Nevertheless the position remains, as summarised eloquently by the noble Lord, Lord Kerr of Kinlochard, that there is no provision in EU law for the concept of associate EU citizenship. It is clear that EU citizenship is tied to citizenship of a member state. The European Commission itself has referred to the additional rights and responsibilities attributed to the nationals of EU member states by virtue of EU citizenship, which they automatically attain under the provisions of the EU treaties. I emphasise the EU treaties because to take such a matter forward it would be necessary to contemplate the amendment of the EU treaties in a quite radical way, in order to attempt to confer on citizens of non-EU members the status of EU citizenship or something connected to it. However, we are willing to listen. Noble Lords may recollect that the European Parliament mentioned the idea of some associate citizenship; it has never elaborated upon that but if it wishes to, we are listening, and we would listen to that. I wish to make that clear.

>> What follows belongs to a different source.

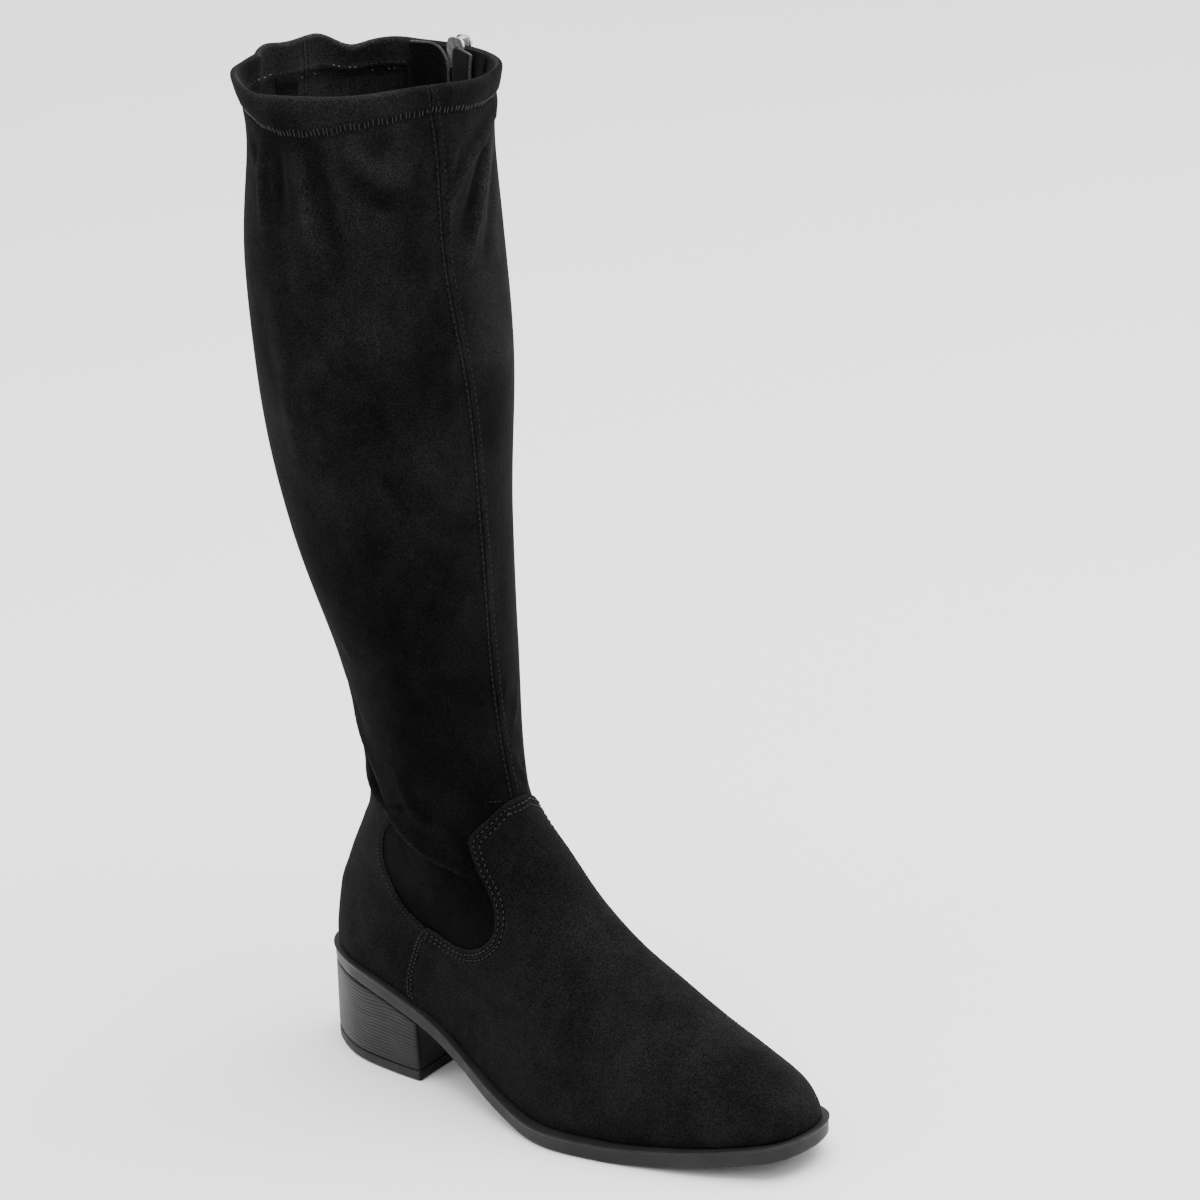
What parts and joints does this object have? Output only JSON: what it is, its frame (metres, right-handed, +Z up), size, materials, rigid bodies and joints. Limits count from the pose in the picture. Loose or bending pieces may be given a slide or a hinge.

The position of the Republic of Ireland emerges as the consequence of bilateral treaties that predate our entry into what was then the EEC and Ireland’s entry into the same, and that is not directly affected by our exit from what is now the EU. My understanding is that those arrangements continue in force.

With regard to the wider issue raised by the noble Baroness, Lady Hayter—the matter of voting rights, for example—during the course of the earlier negotiations we attempted to negotiate with regard to the exchange of voting rights, but at that stage the Commission declined to do so. That is something that we would wish to carry forward but the Commission was not prepared to engage in that discussion at that stage of the negotiation. Again, we remain open on these matters.

The citizens’ rights agreement reached in December, which is now set out in the draft withdrawal agreement, provides certainty for UK nationals in the EU regarding their rights following our exit. The agreement with the EU protects the rights of EU citizens and their family members living in the UK on exit day and indeed vice versa. To that extent, it will give citizens certainty about a wide range of rights including residence rights, healthcare rights and pension and other benefit rights. That will mean that UK nationals who are legally resident in the EU by the end of the implementation period will continue to benefit from most of the rights that stem from their EU citizenship today. As I say, associate EU citizenship does not make up part of the citizens’ rights agreement, and indeed by attempting to make it a negotiating objective we would be setting ourselves what is, frankly, an impossible target. The consequence would be that, should the amendment pass and the Government fail to adopt such an impossible negotiating position, our entire post-exit statute book would be put at severe risk. There would appear to be no sensible point in attempting to do that.

I stress that with regard to this matter we are in listening mode. Reference was made to the suggestion of further litigation in this area. A case is going on in Holland at present. It was referred by the Dutch Government to the Amsterdam Court of Appeal, which has heard the appeal and is due to deliver its judgment later in June. We do not believe that is going to affect the matter at all but we await the judgment of that court. At present, though, we must proceed with the ultimate goal: to deal with Brexit in the easiest manner possible so far as citizenship is concerned.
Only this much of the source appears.